MOISÉS VILLÈLIA (Barcelona, 1928 - 1994).
Untitled, Molló, 1978.
Ink and watercolor on paper.
Signed, dated and located in the lower right corner.
Size: 76 x 57 cm; 84 x 64,5 cm (frame).
Moisés Sanmarón Puig, with the artistic name Villèlia, was a sculptor linked to the abstract movement, who was initially identified with the artistic concerns of the Dau al Set group. He learned wood carving in the workshop of his father, a renowned craftsman, and during his childhood he received a rationalist education, interrupted by the outbreak of the Civil War. After the war, his family moved from Barcelona to Mataró.
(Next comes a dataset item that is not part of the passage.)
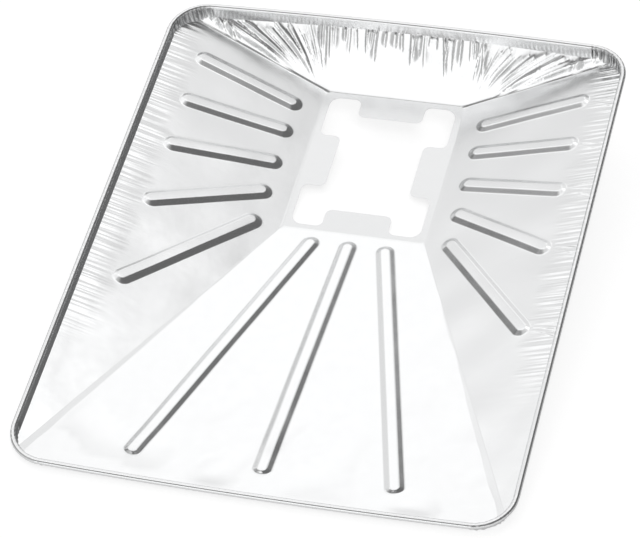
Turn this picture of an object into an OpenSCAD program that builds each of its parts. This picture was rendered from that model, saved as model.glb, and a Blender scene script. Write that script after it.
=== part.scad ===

In 1945 Villèlia's interest in poetry was born, when he created his first works, figurative wood carvings, with expressively elongated and dynamic profiles. He exhibited his work for the first time in 1949, at the Museum of Mataró. Four years later, after working with his father on the woodwork for the chapel of Santa Ana in the city, he decided to devote himself fully to sculpture. In these years he made his first non-figurative pieces, which adopted tubular forms, with channels and longitudinal perforations. He came into contact with the Barcelona art world, especially with the poet Rabasseda and the critic Alexandre Cirici, and in 1954 he held his first solo exhibition, again at the Museum of Mataró. He presented a selection of his first works, reliefs that combined the influences of modernism and Eastern philosophies, which since his teenage readings were a constant in his life. In 1963 he devised the assemblages, pieces that could be combined according to the buyer's taste, and his growing interest in networks was awakened. With a scholarship from the French Institute in Barcelona, he moved to Paris in 1967. In the French capital he worked with perforated paper as the main material for his works. Two years later he moved to Argentina, where his brother, also a sculptor, lived, and finally settled in Quito, where he remained until 1972. When he returned to Spain, he moved to the town of Molló, in Girona, where he dedicated himself to making surrealist sculptures in which he used willow wood and assemblages of objects, which gave his works from this period a certain humorous sense. He died in 1994, and in 1999 the IVAM in Valencia dedicated a large retrospective exhibition to him. He is currently represented at the MACBA in Barcelona, the Museo Nacional Centro de Arte Reina Sofía and the Museo de Arte Contemporáneo Patio Herreriano in Valladolid.